La frase puede ser todo un misterio para los extranjeros, que no entienden de qué farola se habla, y por qué apagarla es algo importante. Es que resulta difícil imaginar la noche habanera, frente a la bahía, sin la eterna luz nocturna de la farola del Morro.

Quizás ninguna edificación sea tan representativa de La Habana como el Morro, cuya famosa farola guía al navegante que busca puerto seguro, ilumina la noche habanera y sirve de balcón de lujo para disfrutar los atardeceres más espectaculares de esta capital.

Símbolo capitalino, y por transitividad de Cuba, cada piedra de esta fortaleza cuenta una historia. El Castillo de los Tres Reyes del Morro pasó de ser un baluarte militar y vigía de la ciudad, a convertirse en destino inevitable para el recién llegado.

Uno se siente en una suerte de túnel temporal al atravesar el delgado camino de aspilleras hasta el frontón de entrada, preámbulo de las vistas que emergen al final de la angosta escalera en caracol que lleva a lo alto del faro. 

¿Qué tiene de especial el Morro? De entrada, su historia, inevitablemente asociada a asedios navales, ataques piratas y barcos hundidos. Este castillo comenzó a construirse en 1589, por la necesidad de proteger un puerto considerado clave para el comercio de la metrópoli española con sus colonias en el Nuevo Mundo.

Durante casi dos siglos cumplió a cabalidad su custodia de la villa, hasta que la flota inglesa penetró sus defensas e hizo suya a La Habana durante casi un año.

La invasión inglesa marcó un antes y un después en la fisonomía del Morro.
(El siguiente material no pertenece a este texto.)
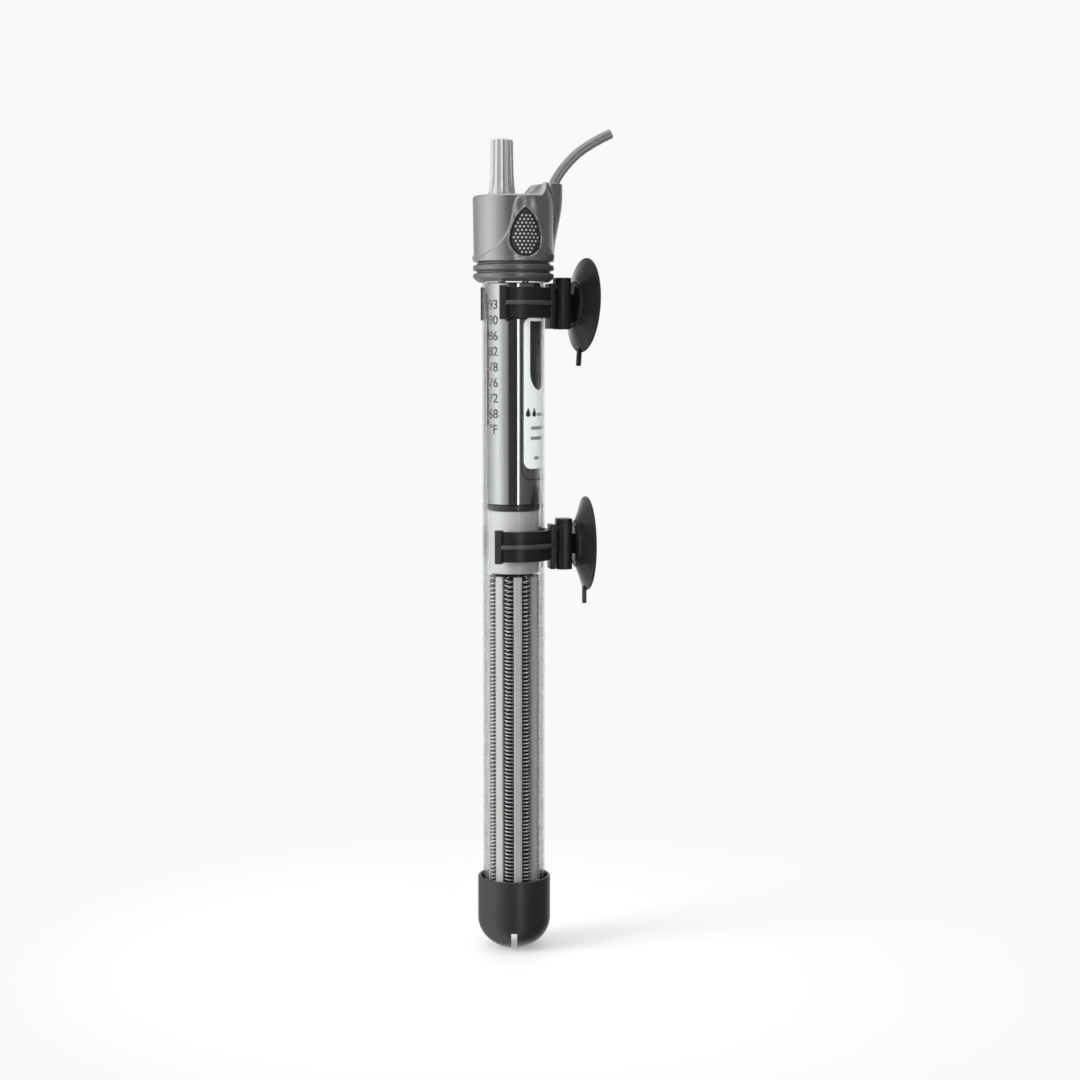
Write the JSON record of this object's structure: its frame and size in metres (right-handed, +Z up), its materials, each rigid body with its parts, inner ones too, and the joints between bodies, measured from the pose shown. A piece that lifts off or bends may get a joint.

Uno puede conocer más de aquel período en el museo de la fortaleza, que exhibe colecciones de armamento de los siglos XVI, XVII y XVIII, como una ventana a su pasado militar.

Sin embargo, a los visitantes no parece interesarles tanto la historia como el faro: una torre desde la que se divisa La Habana, aunque también la vista del acantilado y el mar abierto bajo los pies le enfrían el alma a cualquiera.

El ascenso permite asomarse a las troneras y ver estampas de la capital, y ya en lo alto, la vista es una recompensa inicial, para descubrir luego el resto de la edificación.

Las bóvedas donde se muestran las colecciones son fáciles de recorrer, y exploración no toma más de una hora, lo cual le dará el suficiente tiempo para admirar la historia y la belleza de la arquitectura.

¿Lo mejor del Morro al atardecer? La soledad. Rara vez la fortaleza recibe visitantes a esas horas, salvo contadas ocasiones. Hay rincones de sobra para perderse con uno mismo. Aquí abunda la paz, los ruidos de la ciudad apenas son un rumor que se confunde con el batir de las olas, y algún rezo de liturgia costera.

El Morro es, sin dudas, uno de los secretos mejores guardados de La Habana.